#### Job:
Begin at the line containing "hide_parts(node)" and stop at the line containing "return first"; copy those lines exactly, ends included, and nothing else.

#### Data shown:

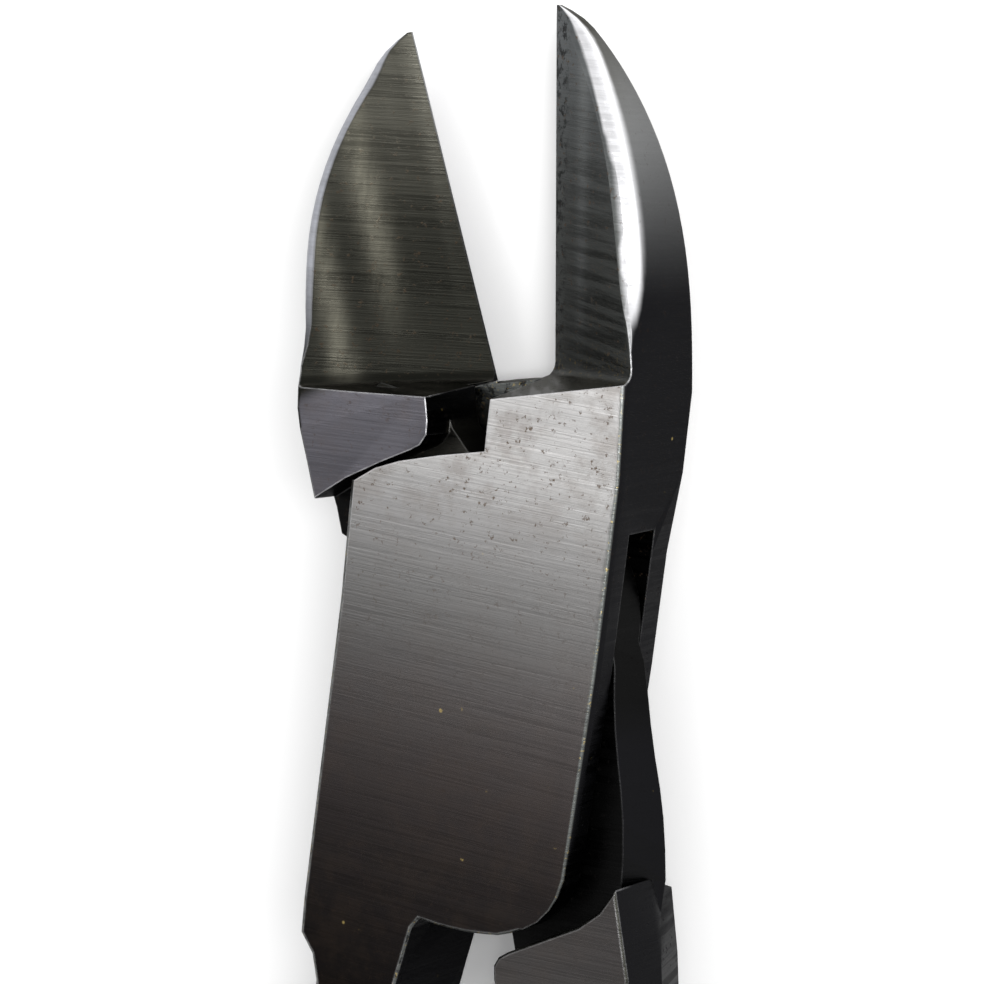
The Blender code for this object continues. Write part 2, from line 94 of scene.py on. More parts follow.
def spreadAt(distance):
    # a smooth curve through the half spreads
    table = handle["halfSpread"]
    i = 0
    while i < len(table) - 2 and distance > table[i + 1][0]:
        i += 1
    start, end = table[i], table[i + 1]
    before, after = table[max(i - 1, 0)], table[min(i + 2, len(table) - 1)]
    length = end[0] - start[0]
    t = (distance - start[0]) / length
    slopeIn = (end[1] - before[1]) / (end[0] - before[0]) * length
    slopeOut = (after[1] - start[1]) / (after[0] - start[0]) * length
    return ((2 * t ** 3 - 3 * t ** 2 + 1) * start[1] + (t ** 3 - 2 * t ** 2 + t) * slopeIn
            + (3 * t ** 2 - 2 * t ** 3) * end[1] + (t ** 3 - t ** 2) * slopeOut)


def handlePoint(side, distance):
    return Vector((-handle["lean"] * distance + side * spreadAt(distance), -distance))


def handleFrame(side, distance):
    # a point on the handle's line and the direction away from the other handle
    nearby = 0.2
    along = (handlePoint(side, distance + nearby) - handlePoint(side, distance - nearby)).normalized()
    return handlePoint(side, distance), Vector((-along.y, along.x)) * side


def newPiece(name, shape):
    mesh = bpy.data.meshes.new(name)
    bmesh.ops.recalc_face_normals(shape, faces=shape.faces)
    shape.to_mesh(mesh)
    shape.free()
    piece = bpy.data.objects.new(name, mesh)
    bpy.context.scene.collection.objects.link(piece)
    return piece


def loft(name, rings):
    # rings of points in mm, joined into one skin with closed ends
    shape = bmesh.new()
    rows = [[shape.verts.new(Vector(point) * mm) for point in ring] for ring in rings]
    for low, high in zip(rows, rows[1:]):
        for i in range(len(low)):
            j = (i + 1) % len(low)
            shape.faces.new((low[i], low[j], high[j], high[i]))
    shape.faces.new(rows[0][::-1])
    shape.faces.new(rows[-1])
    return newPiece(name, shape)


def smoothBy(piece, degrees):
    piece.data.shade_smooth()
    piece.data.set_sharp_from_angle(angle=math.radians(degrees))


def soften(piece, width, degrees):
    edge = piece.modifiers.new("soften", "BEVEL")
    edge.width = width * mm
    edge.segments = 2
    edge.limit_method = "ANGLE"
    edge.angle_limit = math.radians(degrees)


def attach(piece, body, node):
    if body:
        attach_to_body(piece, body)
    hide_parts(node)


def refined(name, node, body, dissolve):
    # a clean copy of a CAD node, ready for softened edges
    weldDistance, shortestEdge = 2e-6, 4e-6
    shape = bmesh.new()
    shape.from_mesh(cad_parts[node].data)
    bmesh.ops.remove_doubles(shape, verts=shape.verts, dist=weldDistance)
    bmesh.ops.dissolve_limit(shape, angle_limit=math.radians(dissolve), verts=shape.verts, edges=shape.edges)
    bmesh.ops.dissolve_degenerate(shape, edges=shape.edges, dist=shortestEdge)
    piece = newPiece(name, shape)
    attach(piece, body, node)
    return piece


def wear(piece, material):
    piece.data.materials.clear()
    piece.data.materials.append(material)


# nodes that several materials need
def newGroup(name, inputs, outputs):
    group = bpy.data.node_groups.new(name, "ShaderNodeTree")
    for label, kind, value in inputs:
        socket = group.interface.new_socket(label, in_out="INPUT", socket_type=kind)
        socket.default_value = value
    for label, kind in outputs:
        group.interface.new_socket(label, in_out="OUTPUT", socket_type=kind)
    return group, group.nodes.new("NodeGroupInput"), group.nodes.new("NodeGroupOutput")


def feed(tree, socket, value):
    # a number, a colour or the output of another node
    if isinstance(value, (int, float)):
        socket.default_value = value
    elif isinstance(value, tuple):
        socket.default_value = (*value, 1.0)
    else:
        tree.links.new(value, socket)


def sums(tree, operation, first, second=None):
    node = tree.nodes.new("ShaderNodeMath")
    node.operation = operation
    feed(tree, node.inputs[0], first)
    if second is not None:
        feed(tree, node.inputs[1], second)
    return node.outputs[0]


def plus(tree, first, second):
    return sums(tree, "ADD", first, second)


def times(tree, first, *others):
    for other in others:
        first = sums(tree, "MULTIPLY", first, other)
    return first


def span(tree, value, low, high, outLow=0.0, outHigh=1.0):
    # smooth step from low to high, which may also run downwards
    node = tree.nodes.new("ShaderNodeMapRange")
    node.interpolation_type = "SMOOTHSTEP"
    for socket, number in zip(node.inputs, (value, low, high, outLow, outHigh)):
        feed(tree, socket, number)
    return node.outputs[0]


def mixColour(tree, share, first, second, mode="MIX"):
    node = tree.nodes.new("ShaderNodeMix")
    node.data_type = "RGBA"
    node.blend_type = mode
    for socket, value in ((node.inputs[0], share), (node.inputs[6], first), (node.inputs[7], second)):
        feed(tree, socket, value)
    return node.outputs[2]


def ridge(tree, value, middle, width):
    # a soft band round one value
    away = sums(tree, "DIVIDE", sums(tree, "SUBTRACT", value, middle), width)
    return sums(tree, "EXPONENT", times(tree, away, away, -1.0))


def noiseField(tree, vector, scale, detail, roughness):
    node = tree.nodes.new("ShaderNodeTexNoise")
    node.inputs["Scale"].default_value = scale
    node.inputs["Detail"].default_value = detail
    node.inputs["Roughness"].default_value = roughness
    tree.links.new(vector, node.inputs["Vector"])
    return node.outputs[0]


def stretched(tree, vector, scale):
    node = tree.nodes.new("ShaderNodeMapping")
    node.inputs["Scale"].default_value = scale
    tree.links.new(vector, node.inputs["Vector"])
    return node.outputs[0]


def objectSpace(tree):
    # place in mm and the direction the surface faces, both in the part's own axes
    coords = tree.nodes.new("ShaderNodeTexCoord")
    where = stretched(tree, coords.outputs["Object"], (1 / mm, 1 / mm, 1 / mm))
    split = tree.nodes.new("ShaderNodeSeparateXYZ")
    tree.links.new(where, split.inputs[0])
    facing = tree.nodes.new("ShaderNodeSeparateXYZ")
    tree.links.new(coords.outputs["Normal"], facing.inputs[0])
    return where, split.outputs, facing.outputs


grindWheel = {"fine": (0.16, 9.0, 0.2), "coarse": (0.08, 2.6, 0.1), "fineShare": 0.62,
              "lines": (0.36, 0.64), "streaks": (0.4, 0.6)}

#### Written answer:
    hide_parts(node)


def refined(name, node, body, dissolve):
    # a clean copy of a CAD node, ready for softened edges
    weldDistance, shortestEdge = 2e-6, 4e-6
    shape = bmesh.new()
    shape.from_mesh(cad_parts[node].data)
    bmesh.ops.remove_doubles(shape, verts=shape.verts, dist=weldDistance)
    bmesh.ops.dissolve_limit(shape, angle_limit=math.radians(dissolve), verts=shape.verts, edges=shape.edges)
    bmesh.ops.dissolve_degenerate(shape, edges=shape.edges, dist=shortestEdge)
    piece = newPiece(name, shape)
    attach(piece, body, node)
    return piece


def wear(piece, material):
    piece.data.materials.clear()
    piece.data.materials.append(material)


# nodes that several materials need
def newGroup(name, inputs, outputs):
    group = bpy.data.node_groups.new(name, "ShaderNodeTree")
    for label, kind, value in inputs:
        socket = group.interface.new_socket(label, in_out="INPUT", socket_type=kind)
        socket.default_value = value
    for label, kind in outputs:
        group.interface.new_socket(label, in_out="OUTPUT", socket_type=kind)
    return group, group.nodes.new("NodeGroupInput"), group.nodes.new("NodeGroupOutput")


def feed(tree, socket, value):
    # a number, a colour or the output of another node
    if isinstance(value, (int, float)):
        socket.default_value = value
    elif isinstance(value, tuple):
        socket.default_value = (*value, 1.0)
    else:
        tree.links.new(value, socket)


def sums(tree, operation, first, second=None):
    node = tree.nodes.new("ShaderNodeMath")
    node.operation = operation
    feed(tree, node.inputs[0], first)
    if second is not None:
        feed(tree, node.inputs[1], second)
    return node.outputs[0]


def plus(tree, first, second):
    return sums(tree, "ADD", first, second)


def times(tree, first, *others):
    for other in others:
        first = sums(tree, "MULTIPLY", first, other)
    return first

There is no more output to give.